We weren't too impressed with our room steward this time. I don't know if he was new at it, or what, but he/the crew were not too helpful when we had questions or concerns. We didn't even get all the departure info that we were supposed to get. I don't think we had a towel creature every night, like on the other cruises, either. This was one of the few, and I think, the only one we took pictures of.
The show that night was "Blue Earth". I knew it would involve acrobatics/trapeeze type stuff, so we sat in the balconey. I find the theater on the ships to be VERY cold. Each ship has been this way. I don't remember if the balcony was warmer though. While waiting for the show, you see this suspended fabric globe that has the earth projected on it.
Of course, this show is spectacular, if not a little abstract...there's no dialogue or real story. Just go with the flow. It's about the earth,and the various elements. The "underwater" scenes were stunning. There was a sheer curtain at the front, with video projected on it (the Nemos above), and the acrobats hanging behind it.
Here, there are jellyfish projected on the curtain. Google for some video. I didn't want to break copyright too much :) And please, people, do NOT use flash photography at shows.

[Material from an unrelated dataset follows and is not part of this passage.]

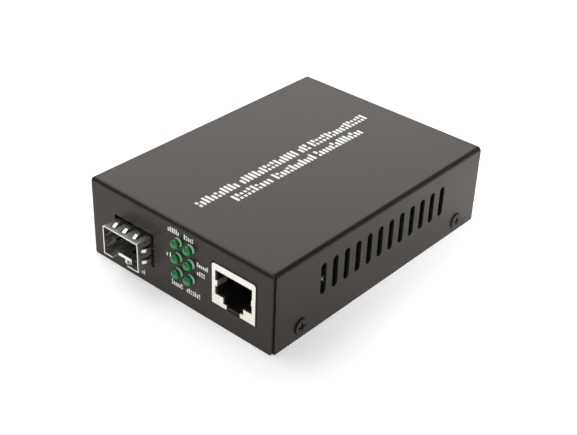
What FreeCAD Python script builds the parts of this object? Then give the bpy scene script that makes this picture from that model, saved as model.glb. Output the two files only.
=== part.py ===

I'm a musician, and it is extremely annoying/distracting, and potentially dangerous to the performers.
One part of the show involved these two inclined trampolines. The dude in the orange/red on the right is the lead male/singer. He was also in Chicago, as the slimey lawyer.
This was a long day again, and quite hot and sunny walking around Nassau. I really recommend getting some books from the library before going on a cruise. I'm not sure why I haven't done that, except that Rob likes to stick with offical exercusions, or walking around close to the docks. But he also hates shopping, and the ports are usually either 1)new and designed for the cruise ships or 2)old and a mix of the same stores as in 1, as well as seedy looking shops he won't go in and American shops/fast food that we can get at home. A few blocks further though and it's nice to have a guidebook.